November 1963, Washington DC, USA
Mr. President, hundreds of thousands of words have been published, and hundreds of thousands more have been spoken into the microphones of the world since John F. Kennedy was struck down in Dallas, but none of them were really adequate. Words never are in the face of senseless tragedy.
Words cannot describe how the American people felt when they lost their president. Not until the vacuum of disbelief was filled with the horror of comprehension did any of us realize how much we identified ourselves, even apart from personal friendship, with the president — this intellectual, vigorous young man — and he would have been that if he were eighty — expressing the very essence of the youthfulness of our nation. It seems of little consequence now that there were political differences, or objections to this or that legislative product, though as far as I am concerned there was a very large measure of agreement. What matters is that feeling of loss — that personal sense of emptiness — that all Americans feel because their president was cut off in the prime of life. As a nation, we have lost a president who understood the institution of the presidency, gloried in its overwhelming responsibilities, and discharged his duties with dash and joy, which were an inspiration to the youth of our nation.

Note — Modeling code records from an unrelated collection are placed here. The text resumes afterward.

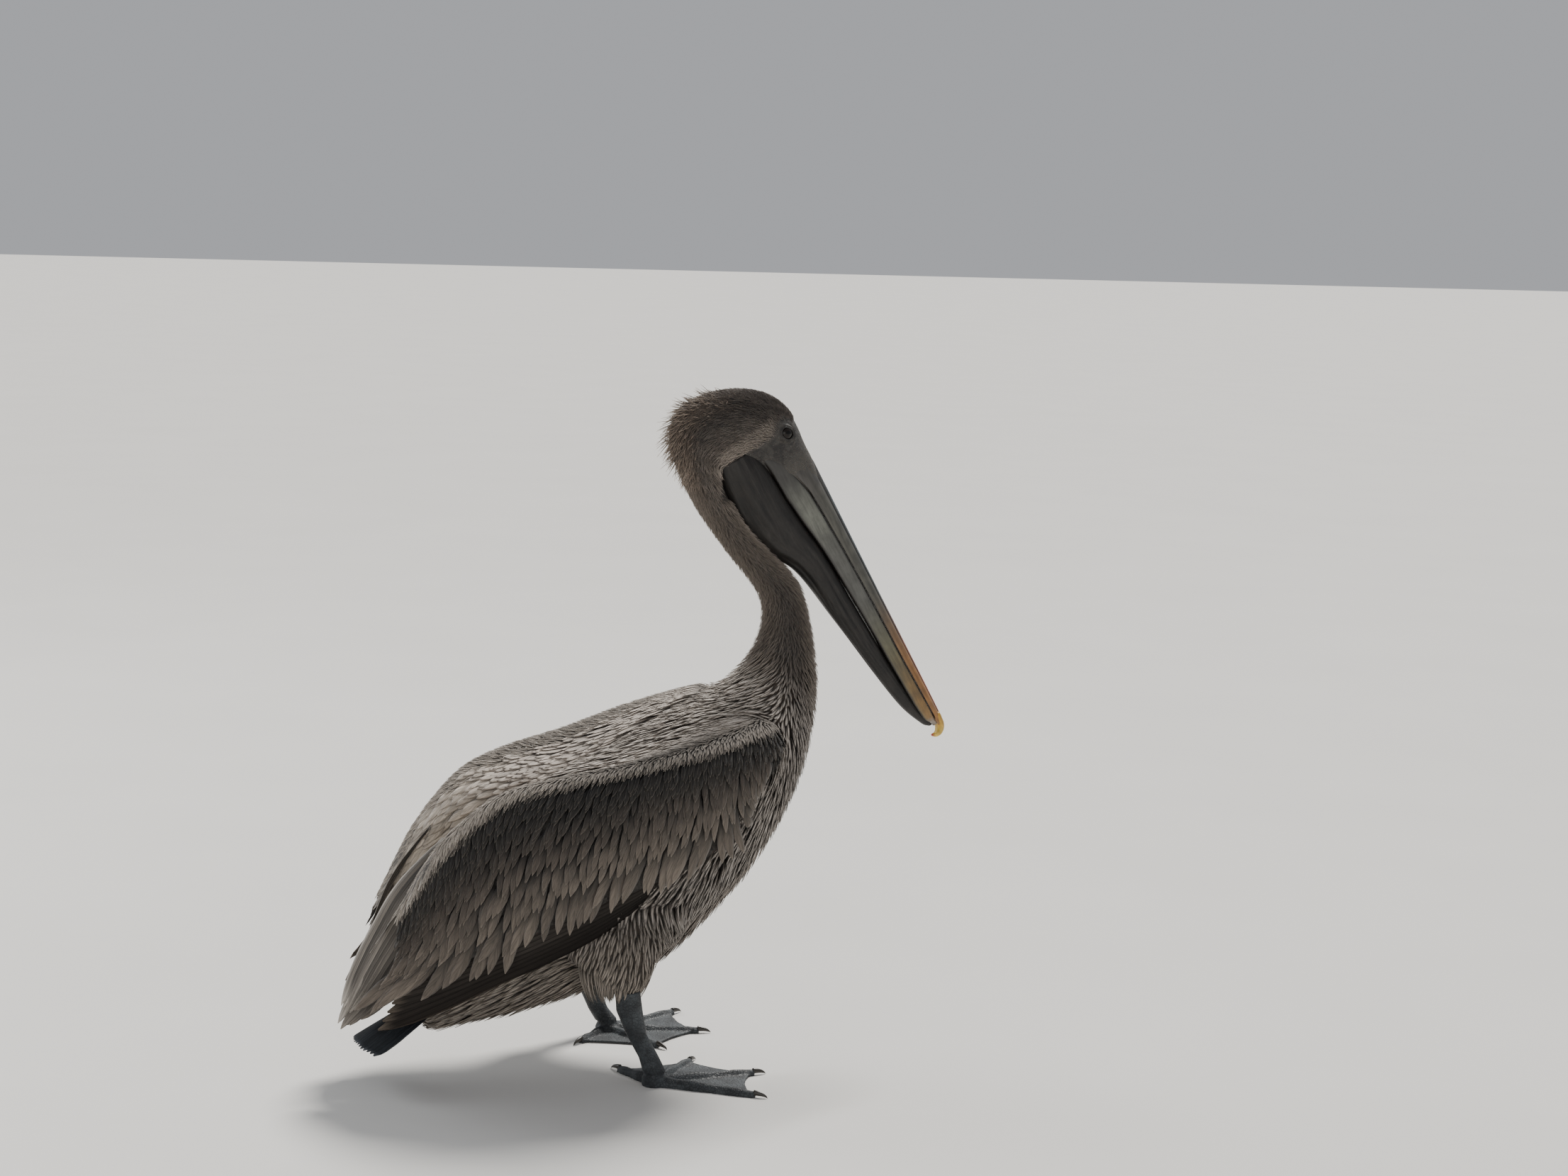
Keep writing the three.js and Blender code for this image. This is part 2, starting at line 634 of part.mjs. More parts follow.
function addLeg(side, sign, legRows, foot, trunk) {
  const thighRows = THIGH.map((row) => ({ ...row, y: sign * row.y }));
  add(`thigh_${side}`, cut(solid(skinRings(levelRings(thighRows, 18))), trunk), COLOURS.plumage);
  const shank = legRows.map((row) => ({ ...row, y: sign * LEG_SIDE }));
  add(`leg_${side}`, solid(skinRings(levelRings(shank, 12))), COLOURS.foot);
  const sole = foot.toes.map((one) => toe(foot.joint, one));
  const webs = foot.toes.slice(1).map((one, i) => web(foot.joint, foot.toes[i], one));
  const whole = [...sole, ...webs].reduce((sum, piece) => sum.add(piece), toeJoint(foot.joint));
  add(`foot_${side}`, whole, COLOURS.foot);
  foot.toes.forEach((one, i) => add(`claw_${side}_${i + 1}`, claw(foot.joint, one), COLOURS.eye));
}

addHead();
addBill();
addTrunk();
const aroundTrunk = bodyLength(0, NECK_MIDDLE, GAP);
addWing('right', -1, aroundTrunk);
addWing('left', 1, aroundTrunk);
addTail(aroundTrunk);
addLeg('right', -1, LEG_RIGHT, FOOT_RIGHT, aroundTrunk);
addLeg('left', 1, LEG_LEFT, FOOT_LEFT, aroundTrunk);

const bounds = new THREE.Box3().setFromObject(pelican);
const middle = bounds.getCenter(new THREE.Vector3());
pelican.position.set(-middle.x, -middle.y, -bounds.min.z);
pelican.updateMatrixWorld(true);

export default pelican;
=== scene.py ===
# Looks of the standing brown pelican: one skin over the body, some 33,000
# solid feathers in tracts over the skin, and the bare parts in detail.
#
# Lengths are laid out in millimetres about the point midway between the feet,
# as the solids were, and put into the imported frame, in metres, by place().

import math

import bpy
import numpy as np
from mathutils import Matrix, Vector
from mathutils.bvhtree import BVHTree
from mathutils.kdtree import KDTree


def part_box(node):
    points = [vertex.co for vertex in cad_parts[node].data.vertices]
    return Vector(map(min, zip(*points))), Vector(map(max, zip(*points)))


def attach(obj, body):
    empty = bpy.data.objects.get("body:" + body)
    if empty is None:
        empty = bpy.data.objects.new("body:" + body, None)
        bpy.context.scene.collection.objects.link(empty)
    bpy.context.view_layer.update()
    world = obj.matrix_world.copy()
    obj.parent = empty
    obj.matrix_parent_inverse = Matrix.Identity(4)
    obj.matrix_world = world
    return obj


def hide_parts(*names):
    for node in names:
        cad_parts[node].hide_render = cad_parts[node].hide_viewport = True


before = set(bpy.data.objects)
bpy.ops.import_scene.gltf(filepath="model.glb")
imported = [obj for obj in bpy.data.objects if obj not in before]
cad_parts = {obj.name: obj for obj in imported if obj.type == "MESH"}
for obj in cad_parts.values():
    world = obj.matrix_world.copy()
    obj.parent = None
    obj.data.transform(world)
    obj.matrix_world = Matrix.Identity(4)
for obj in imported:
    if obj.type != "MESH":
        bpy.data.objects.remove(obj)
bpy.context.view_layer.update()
MM = 0.001
rng = np.random.default_rng(11)

# ------------------------------------------------------------------ the frame

EYE = (135.0, 18.8, 615.0)
EYE_RADIUS = 7.6
eye_low, eye_high = (np.array(corner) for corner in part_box("eye_right"))
SHIFT = (eye_low + eye_high) / 2 / MM - np.array([EYE[0], -EYE[1], EYE[2]])


def place(points):
    """Layout millimetres to packed metres."""
    return (np.asarray(points, float) + SHIFT) * MM


def unplace(points):
    """Packed metres to layout millimetres."""
    return np.asarray(points, float) / MM - SHIFT


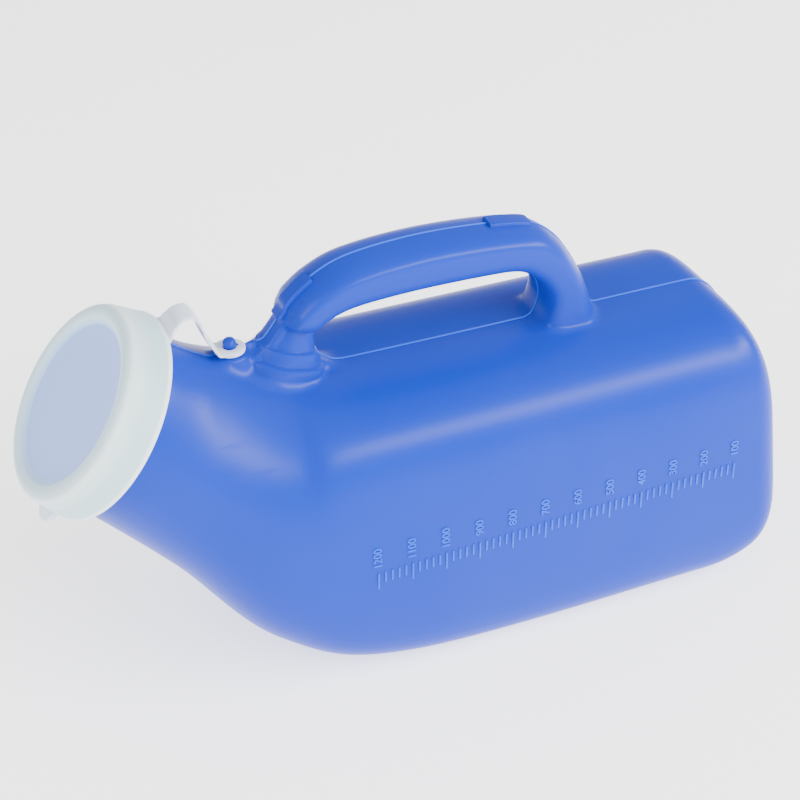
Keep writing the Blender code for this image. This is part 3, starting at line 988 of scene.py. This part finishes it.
@functools.cache
def cap_polyethylene():
    """Milky plastic in the painted shade and highlights that are stored on the cap, tinted by the clouding.
    """
    colours = bpy.context.scene.urine_bottle
    material = plastic("cap_polyethylene", (0.93, 0.95, 0.96), 0.5,
                       colours.cap_roughness, CAP_SCUFF, CAP_GRAIN)
    tree = material.node_tree
    shader = tree.nodes["Principled BSDF"]
    shade = tree.nodes.new("ShaderNodeAttribute")
    shade.attribute_name = "shade"
    tint = tree.nodes.new("ShaderNodeMix")
    tint.data_type = "RGBA"
    tint.blend_type = "MULTIPLY"
    tint.inputs[0].default_value = 1.0
    clouded = shader.inputs["Base Color"].links[0].from_socket
    link_all(tree, (shade.outputs["Color"], tint.inputs[6]), (clouded, tint.inputs[7]),
             (tint.outputs[2], shader.inputs["Base Color"]))
    return material


# ---- settings

def length(name, text, size, low, high):
    """A length setting, with its size and limits in millimetres."""
    return FloatProperty(name=name, description=text, default=size * MM, min=low * MM,
                         max=high * MM, subtype="DISTANCE", unit="LENGTH")


def colour(name, text, value):
    return FloatVectorProperty(name=name, description=text, default=value, min=0.0, max=1.0,
                               subtype="COLOR")


class UrineBottleSettings(bpy.types.PropertyGroup):
    wall: length("Wall", "Thickness of the bottle's wall at the neck", 1.6, 0.5, 4.0)
    fineness: length("Fineness", "Size of the faces of the moulded skin", 1.2, 0.8, 4.0)
    fillet: length("Fillet", "How far from a junction the skin is rounded", 3.2, 0.0, 10.0)
    seam_radius: length(
        "Parting line", "Radius of the fine ridge in the middle plane", 0.42, 0.05, 1.0)
    rib_height: length(
        "Rib height", "How far the grip's two blocks stand out", 1.25, 0.0, 3.0)
    mark_proud: length(
        "Marks", "How far the volume marks stand out of the wall", 0.4, 0.05, 1.0)
    figure_size: length("Figures", "Type size of the volume marks' figures", 4.1, 1.0, 10.0)
    strap_thick: length("Strap", "Thickness of the cap's strap", 1.2, 0.4, 3.0)
    cap_steps: IntProperty(
        name="Cap steps", description="Faces round the cap", default=144, min=24, max=256)
    bottle_colour: colour("Bottle", "Colour of the bottle's plastic", (0.0, 0.029, 0.42))
    # paler blue painted on the parting line and the volume marks as their highlight
    ridge_highlight_colour: colour(
        "Ridges", "Colour of the parting line and the volume marks", (0.008, 0.085, 0.70))
    bottle_roughness: FloatProperty(
        name="Bottle roughness", description="Roughness of the bottle where it isn't rubbed",
        default=0.33, min=0.0, max=1.0, subtype="FACTOR")
    cap_colour: colour(
        "Strap and tab", "Colour of the strap's, pad's and tab's plastic", (0.70, 0.76, 0.90))
    cap_roughness: FloatProperty(
        name="Cap roughness", description="Roughness of the cap where it isn't rubbed",
        default=0.38, min=0.0, max=1.0, subtype="FACTOR")
    floor_colour: colour("Floor", "Colour of the floor", (0.93, 0.93, 0.93))
    floor_glow: FloatProperty(
        name="Floor glow", description="Light that the pale floor gives back by itself",
        default=1.6, min=0.0, max=20.0)
    key_power: FloatProperty(
        name="Key light", description="Power of the large soft light over the near side",
        default=50.0, min=0.0, max=500.0, subtype="POWER", unit="POWER")
    fill_power: FloatProperty(
        name="Fill light", description="Power of the soft light on the mouth's side",
        default=8.0, min=0.0, max=500.0, subtype="POWER", unit="POWER")
    sky_strength: FloatProperty(
        name="Room light", description="Strength of the even light from all round",
        default=0.95, min=0.0, max=5.0)


# ---- operators

class UrineBottleShell(bpy.types.Operator):
    """Mould the bottle: body, neck, mouth, handle, foot and stud in one hollow skin"""
    bl_idname = "urine_bottle.shell"
    bl_label = "Bottle Shell"

    def execute(self, context):
        mesh = bmesh.new()
        mesh.from_mesh(outer_skin())
        open_mouth(mesh, context.scene.urine_bottle.wall / MM)
        shell = make_piece("bottle_shell", mesh, [blue_polyethylene()], 50.0)
        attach(shell, "bottle")
        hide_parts("bottle_body", "carry_handle", "tether_stud")
        return {"FINISHED"}


class UrineBottlePartingLine(bpy.types.Operator):
    """Lay the fine ridge that the mould halves leave in the middle plane"""
    bl_idname = "urine_bottle.parting_line"
    bl_label = "Parting Line"

    def execute(self, context):
        radius = context.scene.urine_bottle.seam_radius
        tubes = []
        for loop in middle_loops(outer_skin()):
            points = evenly(loop, SEAM_STEP * MM)
            for point in points:
                point.z = max(point.z, 1.3 * radius)
            points, gap = longest_run([point for point in points if keeps_seam(point / MM)])
            tubes.append(tube_along(points, radius, gap < MOUTH_GAP * MM))
        # the paler blue paints the highlight along the ridge
        ridge = make_piece("parting_line", join(tubes), [ridge_highlight_polyethylene()], 80.0)
        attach(ridge, "bottle")
        return {"FINISHED"}


class UrineBottleFootSteps(bpy.types.Operator):
    """Step the front foot of the handle, with a crisp edge on each ledge"""
    bl_idname = "urine_bottle.foot_steps"
    bl_label = "Foot Steps"

    def execute(self, context):
        steps = make_piece("foot_steps", foot_solid(FOOT_STEPS), [blue_polyethylene()], 30.0)
        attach(steps, "bottle")
        return {"FINISHED"}


class UrineBottleGripRib(bpy.types.Operator):
    """Add the two blunt blocks of the grip's rib"""
    bl_idname = "urine_bottle.grip_rib"
    bl_label = "Grip Rib"

    def execute(self, context):
        height = context.scene.urine_bottle.rib_height / MM
        line = grip_line()
        bars = [rib_bar(line, *FRONT_BLOCK, RIB_HALF_WIDTH, height),
                rib_bar(line, *REAR_BLOCK, RIB_HALF_WIDTH, height)]
        rib = make_piece("grip_blocks", join(bars), [blue_polyethylene()], 60.0)
        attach(rib, "bottle")
        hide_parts("grip_rib")
        return {"FINISHED"}


class UrineBottleMarks(bpy.types.Operator):
    """Raise the volume marks and their figures on the near wall"""
    bl_idname = "urine_bottle.marks"
    bl_label = "Volume Marks"

    def execute(self, context):
        sizes = context.scene.urine_bottle
        proud = sizes.mark_proud / MM
        meshes = []
        for i in range((HUNDREDS - 1) * TICKS_PER_HUNDRED + 1):
            length = SHORT_TICK if i % TICKS_PER_HUNDRED else LONG_TICK
            x = FIRST_MARK_X + HUNDRED_STEP * i / TICKS_PER_HUNDRED
            rise = MARKS_RISE * (x - FIRST_MARK_X)
            meshes.append(tick(x, TICK_TOP_Z + rise, length, proud))
        for i in range(HUNDREDS):
            text = str(100 * (HUNDREDS - i))
            x = FIRST_MARK_X + HUNDRED_STEP * i
            rise = MARKS_RISE * (x - FIRST_MARK_X)
            meshes.append(number(text, x, NUMBER_Z + rise, sizes.figure_size / MM, proud))
        # the paler blue paints the highlight on the raised marks and figures
        marks = make_piece("volume_marks", join(meshes), [ridge_highlight_polyethylene()], 40.0)
        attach(marks, "bottle")
        return {"FINISHED"}


class UrineBottleStrap(bpy.types.Operator):
    """Lay the strap from the stud's pad over its loop to the cap, in three lengths"""
    bl_idname = "urine_bottle.strap"
    bl_label = "Strap"

    def execute(self, context):
        rings = strap_rings(context.scene.urine_bottle.strap_thick / MM)
        rear_cut = ring_near(rings, REAR_CUT)
        front_cut = ring_near(rings, FRONT_CUT)
        lengths = (
            ("strap_rear", rings[:rear_cut + 1], "bottle", "tether_rear", "tether_base",
             RUN_AT_PAD, ("tether_rear",)),
            ("strap_top", rings[rear_cut:front_cut + 1], "tether_rear", "tether_front",
             "tether_fold", RUN_AT_LOOP, ("tether_front",)),
            ("strap_root", rings[front_cut:], "tether_front", "cap", "cap_flip",
             RUN_AT_SKIRT, ()),
        )
        for name, part, before, after, joint, along, replaced in lengths:
            piece = make_piece(name, loft(part), [milky_polyethylene()], 50.0)
            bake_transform(piece)
            if replaced:
                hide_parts(*replaced)
        return {"FINISHED"}


class UrineBottlePad(bpy.types.Operator):
    """Set the strap's ring pad on the stud"""
    bl_idname = "urine_bottle.pad"
    bl_label = "Strap Pad"

    def execute(self, context):
        mesh = lathe(PAD_PROFILE, 64, Vector((STUD_X, 0.0, PAD_Z)), UP, ALONG)
        pad = make_piece("strap_pad", mesh, [milky_polyethylene()], 50.0)
        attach(pad, "bottle")
        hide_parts("tether_pad")
        return {"FINISHED"}


class UrineBottleCap(bpy.types.Operator):
    """Turn the cap with its recessed panel, skirt, snap bead and plug lip"""
    bl_idname = "urine_bottle.cap"
    bl_label = "Cap"

    def execute(self, context):
        steps = context.scene.urine_bottle.cap_steps
        mesh = lathe(CAP_PROFILE, steps, MOUTH, OUT, RADIAL)
        shade_cap(mesh)
        cap = make_piece("cap", mesh, [cap_polyethylene()], 50.0)
        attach(cap, "cap")
        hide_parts("cap_shell", "plug_lip")
        return {"FINISHED"}


class UrineBottleTab(bpy.types.Operator):
    """Add the tab under the skirt that the thumb opens the cap with"""
    bl_idname = "urine_bottle.tab"
    bl_label = "Pull Tab"

    def execute(self, context):
        lift = OUT * (TAB_OUT[1] - TAB_OUT[0])
        mesh = plate(tab_outline(), lift, 0.5)
        tab = make_piece("pull_tab_soft", mesh, [milky_polyethylene()], 50.0)
        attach(tab, "cap")
        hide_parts("pull_tab")
        return {"FINISHED"}


def area_light(name, place, size, power):
    """A soft light that points at the middle of the stage."""
    light = bpy.data.lights.new(name, "AREA")
    light.shape = "RECTANGLE"
    light.size, light.size_y = size
    light.energy = power
    lamp = bpy.data.objects.new(name, light)
    lamp.location = place
    aim = Vector(STAGE_MIDDLE) - Vector(place)
    lamp.rotation_euler = aim.to_track_quat("-Z", "Y").to_euler()
    bpy.context.scene.collection.objects.link(lamp)


class UrineBottleStage(bpy.types.Operator):
    """Set up the pale floor, the soft lights and the camera"""
    bl_idname = "urine_bottle.stage"
    bl_label = "Stage"

    def execute(self, context):
        stage = context.scene.urine_bottle
        mesh = bmesh.new()
        bmesh.ops.create_grid(mesh, x_segments=1, y_segments=1, size=FLOOR_HALF)
        floor_material = bpy.data.materials.new("pale_floor")
        floor_material.use_nodes = True
        colour = (*stage.floor_colour, 1.0)
        set_inputs(floor_material.node_tree.nodes["Principled BSDF"],
                   {"Base Color": colour, "Roughness": 0.9, "Emission Color": colour,
                    "Emission Strength": stage.floor_glow})
        floor = make_piece("floor", mesh, [floor_material])
        world = bpy.data.worlds.new("soft_room")
        world.use_nodes = True
        set_inputs(world.node_tree.nodes["Background"],
                   {"Color": ROOM_COLOUR, "Strength": stage.sky_strength})
        context.scene.world = world
        area_light("key_light", KEY_PLACE, KEY_SIZE, stage.key_power)
        area_light("fill_light", FILL_PLACE, FILL_SIZE, stage.fill_power)
        camera = bpy.data.cameras.new("camera")
        camera.lens = CAMERA_LENS
        camera.sensor_width = 36.0
        viewer = bpy.data.objects.new("camera", camera)
        viewer.location = CAMERA_PLACE
        viewer.rotation_euler = (math.radians(CAMERA_TILT), 0.0, math.radians(CAMERA_TURN))
        context.scene.collection.objects.link(viewer)
        context.scene.camera = viewer
        return {"FINISHED"}


class UrineBottlePanel(bpy.types.Panel):
    """Lists the bottle's pieces and settings"""
    bl_idname = "VIEW3D_PT_urine_bottle"
    bl_label = "Urine Bottle"
    bl_space_type = "VIEW_3D"
    bl_region_type = "UI"
    bl_category = "Bottle"

    def draw(self, context):
        layout = self.layout
        for operator in OPERATORS:
            layout.operator(operator.bl_idname)
        settings = context.scene.urine_bottle
        for name in UrineBottleSettings.__annotations__:
            layout.prop(settings, name)


OPERATORS = (
    UrineBottleShell,
    UrineBottlePartingLine,
    UrineBottleFootSteps,
    UrineBottleGripRib,
    UrineBottleMarks,
    UrineBottleStrap,
    UrineBottlePad,
    UrineBottleCap,
    UrineBottleTab,
    UrineBottleStage,
)
CLASSES = (UrineBottleSettings, *OPERATORS, UrineBottlePanel)


def register():
    for entry in CLASSES:
        bpy.utils.register_class(entry)
    bpy.types.Scene.urine_bottle = PointerProperty(type=UrineBottleSettings)


def unregister():
    del bpy.types.Scene.urine_bottle
    for entry in reversed(CLASSES):
        bpy.utils.unregister_class(entry)


def main():
    register()
    bpy.ops.urine_bottle.shell()
    bpy.ops.urine_bottle.parting_line()
    bpy.ops.urine_bottle.foot_steps()
    bpy.ops.urine_bottle.grip_rib()
    bpy.ops.urine_bottle.marks()
    bpy.ops.urine_bottle.strap()
    bpy.ops.urine_bottle.pad()
    bpy.ops.urine_bottle.cap()
    bpy.ops.urine_bottle.tab()
    bpy.ops.urine_bottle.stage()


if __name__ == "__main__":
    main()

But John F. Kennedy was more than that. He was a man filled with the joy of living. He was a husband, a father — and my friend.
For myself, I remember coming to Congress the dame day he did. We were sworn in together on the same January day in 1947. A photograph on my office wall shows that we two, returning veterans, looked a little uncomfortable at the moment in our civilian clothes. It shows us looking at the Taft-Ellender-Wagner housing bill, and it recalls the first job we did together when we called on the National Veterans Housing Conference of 1947, which we had organized, to back this bill. It was the beginning of an association which extended throughout our careers in the House and Senate. We collaborated in many bipartisan matters, as is not unusual in the Congress. Indeed, in our service together in the Senate Committee on Labor and Public Welfare, we worked closely — as did Senator Morse and others — on the minimum wage bill, the Labor-Management Disclosure Act, and other similar measures which were major aspects of Senator Kennedy’s legislative career.
I am a personal witness to the fact that he was resourceful, optimistic, and creative. He became and was my friend, and this is a deep source of gratification to me and to Mrs. Javits and our family.
Mrs. Javits, too, knew President Kennedy well and admired him greatly. She will, I know, always think of the president’s graciousness and the warmth of personal friendship which he exuded.
Only a week before his tragic passing, I saw him in the Oval Room at the White House when he accepted the report of the Advisory Committee on Medical Care for the Aged, in which Senator Anderson and I joined, and issued a statement offering encouragement and help.
He was vigorous and healthy and smiling and friendly — a complete human being, concerned about other human beings who were no longer as vigorous and not quite as healthy as they used to be.
This concern for the unfortunate by a many with all of the social graces and all the social status and as much power as America allows one man was what made him so much the symbol of the youth of our country. His wife, Jacqueline, who has given Americans so much reason to be very proud of her and of all American womanhood as she reflected in it, in these last mournful weeks, in the way she carried herself, has said the most beautiful tribute — that John F. Kennedy had the “hero idea of history,” and that she did not want people to forget John F. Kennedy — the man — and replace him with some shadowy figure in the history books.
She need not fear that. There are already thousands upon thousands of people in the world working to keep his memory alive. I have been privileged to join with many others in this body in cosponsoring a bill to rename the National Cultural Center and make it a living, vibrant memorial to this vibrant man who loved the arts. And with Senator Humphrey, I have joined in a bill establishing a commission to ensure that only the most appropriate memorials be created in his honor.
These are well-meaning, deeply sincere tokens — necessary, but still tokens. In reality it will be John F. Kennedy’s youthful freshness in his aspirations for our country that will keep his memory fresh.
In a real sense we, his former colleagues in the Congress, are the only ones with the power to write words which can transform these aspirations into memorials with meaning. We can write legislative acts, like a meaningful civil rights law, which would consecrate and perpetuate John F. Kennedy’s love for personal and national dignity. We can exorcise from our country — and the American people are doing that even now — those extremes of hatred and disbelief in public affairs which create a climate in which terrible acts become much more likely.
Acts such as these will be his final memorials. It is within our power to establish them. Perhaps his noblest memorial is that he would have wanted such memorials almost as no others.
So, in common with my colleagues in this solemn service — and that is what this is today — I bespeak for Mrs. Javits and my children — and I would place their names in the Record, so that as they read this Record when they grow up, I hope they will read their names in it and see that their father spoke with deep sympathy — Joy, Joshua, and Carla, to Mrs. Kennedy and the children, and to the president’s father and mother and his brothers and sisters and their families our deepest sympathy on this terrible bereavement, for our nation and for all mankind, and in the deep expectation that flowers will grow from his grave for the benefit of man.”